The Pixels’ strengths lie in their superlative camera and clean Android install, which, as ever, is unfettered by third-party extras. Whether you choose one or the other, you'll be getting a brilliant smartphone.

Outright, the Pixel and Pixel XL are marginally cheaper than the Galaxy S7 and S7 Edge. That’s still pricey and no doubt disappointing for many Nexus fans, but while they’re no longer bargains, their specs, performance and quality do justify the price.

For us, the biggest disappointment is Google’s decision to make it a Telstra exclusive. That means less choice for those who want to buy on a plan, and monthly pricing starting at $84 for the Pixel and $92 for the Pixel XL for 1GB of data. While those prices are comparable to Telstra’s equivalent plans for the Galaxy S8 and S8+, you can get the Samsung phones cheaper elsewhere.

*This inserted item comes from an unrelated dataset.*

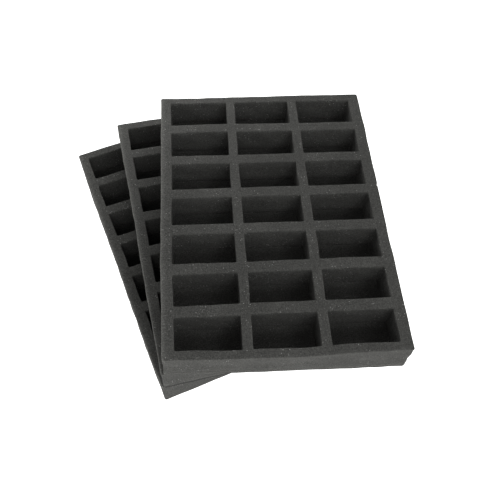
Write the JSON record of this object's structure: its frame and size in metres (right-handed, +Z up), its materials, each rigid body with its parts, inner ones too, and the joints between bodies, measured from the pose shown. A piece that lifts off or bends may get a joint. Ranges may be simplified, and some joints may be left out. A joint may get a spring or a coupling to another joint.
{
  "type": "foam storage tray set",
  "caption": "Stack of charcoal foam storage trays with rectangular pockets, fanned out about one corner.",
  "frame": {"origin": "on the surface that the set stands on, straight below the centre of the top tray; it lies on the underside of the bottom tray, inside its outline", "axes": "+Z up; +Y along the top tray's length, away from the corner that the trays are fanned about; +X across its width, away from that corner. The bottom tray is turned 19.6 degrees and the middle tray 9.8 degrees anticlockwise seen from above"},
  "size_m": [0.2777, 0.3088, 0.0954],
  "materials": {
    "charcoal_foam": "matte",
    "adhesive_film": "matte"
  },
  "bodies": {
    "bottom_tray": {"bottom_pocket_sheet": "charcoal_foam", "bottom_bond_film": "adhesive_film", "bottom_base_sheet": "charcoal_foam"},
    "middle_tray": {"middle_pocket_sheet": "charcoal_foam", "middle_bond_film": "adhesive_film", "middle_base_sheet": "charcoal_foam"},
    "top_tray": {"top_pocket_sheet": "charcoal_foam", "top_bond_film": "adhesive_film", "top_base_sheet": "charcoal_foam"}
  },
  "joints": [
    {"name": "middle_swivel", "type": "hinge", "parent": "bottom_tray", "child": "middle_tray", "pos_m": [-0.0985, -0.1395, 0.0318], "axis": [0, 0, -1], "range_deg": [-9.8, 20.2]},
    {"name": "top_swivel", "type": "hinge", "parent": "middle_tray", "child": "top_tray", "pos_m": [-0.0985, -0.1395, 0.0636], "axis": [0, 0, -1], "range_deg": [-9.8, 20.2]}
  ]
}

The Google Pixel and Pixel XL lack waterproofing and the outstanding battery lives of the Samsung Galaxy S7 and S7 Edge – and unlike Nexus phones, they’re no longer bargains. But overall, the new Google handsets are excellent premium phones, offering a great screen, good performance and battery life, and the best camera around. It’s just a shame they’re exclusive to Telstra.
From $1079 AUD ($1269 for the Pixel XL)
Pixel: 5in, 1,080 x 1,920-pixel screen; 70 x 8.6 x 144 mm, 143g; 2,770mAh battery; Android 7.1 Nougat; 12MP rear camera with OIS; 8MP front camera; 2.1GHz Qualcomm Snapdragon 821; 4GB RAM. Pixel XL – same specs except: 5.5in, 1,440 x 2,560-pixel screen; 76 x 8.6 x 155mm, 168g; 3,450mAh battery.